Il y a quelques milliers d’années, un imbécile avait mis en terre un pépin de pomme. L’année d’après, puis les années suivantes, de retour de son chemin nomade, il vit un pommier et des pommes. L’imbécile avait découvert le principe de l’agriculture, voire du progrès. Il fut pendu au pommier, d’où le mythe de la Bible. Tout le monde avait compris que le travail agricole engendrerait les pires malheurs, les empires, les inégalités, la surpopulation que viendraient de temps en temps équilibrer les famines et les pestes amenées par ces nouveaux parasites, les rats et l’avidité. Hélas, le mal était fait. Un fils de cet Adam planta, tout le monde s’y mit.
Il y a quelques milliers d’années, un imbécile avait mis en terre un pépin.

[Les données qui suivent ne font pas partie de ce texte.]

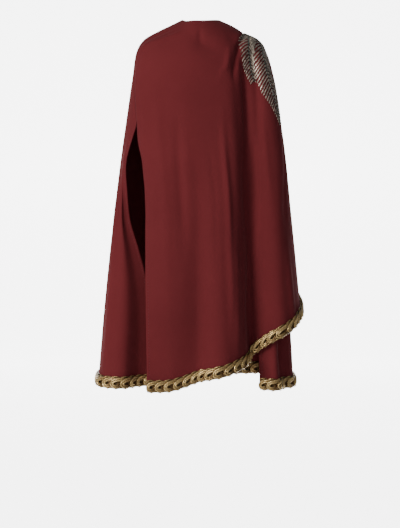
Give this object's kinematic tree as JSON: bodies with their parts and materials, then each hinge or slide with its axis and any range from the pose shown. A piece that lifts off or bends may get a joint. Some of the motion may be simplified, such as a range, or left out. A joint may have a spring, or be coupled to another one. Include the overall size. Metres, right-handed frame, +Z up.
{
  "type": "wool cape with a draped front panel",
  "caption": "Long wool cape as worn: a front panel thrown over one shoulder, an arm slit, beads on the shoulder and a gold braid along each hem.",
  "frame": {"origin": "the middle of the neck opening at the height of the shoulder seams by the neck, where the shoulders hold the cape", "axes": "+Z up, the front faces -Y, +X is the wearer's left, the side that the front panel is thrown over"},
  "size_m": [0.6504, 0.451, 1.1447],
  "materials": {
    "wool": "matt felted wool, burgundy",
    "braid": "gold metal cord, dark in its hollows",
    "beads": "pewter and green-black bugle beads, glossy"
  },
  "bodies": {
    "root": {"back": "wool", "front_drape": "wool", "under_front": "wool", "back_braid": "braid", "drape_braid": "braid", "under_braid": "braid"}
  },
  "joints": []
}
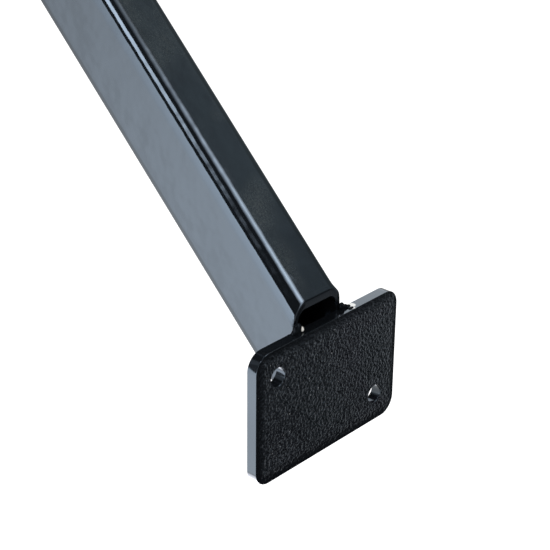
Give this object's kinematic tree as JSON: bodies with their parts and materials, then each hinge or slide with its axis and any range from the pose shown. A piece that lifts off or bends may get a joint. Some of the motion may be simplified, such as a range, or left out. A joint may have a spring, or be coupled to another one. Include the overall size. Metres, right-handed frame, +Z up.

On n’interdit pas l’agriculture, ni la machine, ni l’algorithme, ni le robot, on l’aménage, le partage, le magnifie, le dompte. La révolution énergétique a fait sortir des milliards d’êtres humains de la misère. Hier encore, le Parti communiste vietnamien découvrant le capitalisme a fait passer en cinquante ans, le Vietnam d’une société de pauvreté à une économie moderne. En 1990, le PIB par habitant stagnait à 98 dollars, le taux de pauvreté à 58 %. Aujourd’hui, le taux de pauvreté est de 3 %, et le PIB est passé de 39,55 milliards$ en 2003 à 440, une augmentation de 1000%. Ce n’est qu’un début. D’autres pays suivront. La révolution en cours changera le monde plus sûrement que les gouvernements, empêtrés dans leurs statistiques dépassées, leurs bureaucraties, leur comptabilité nationale irréelle, leurs monnaies aussi légales qu’hésitantes.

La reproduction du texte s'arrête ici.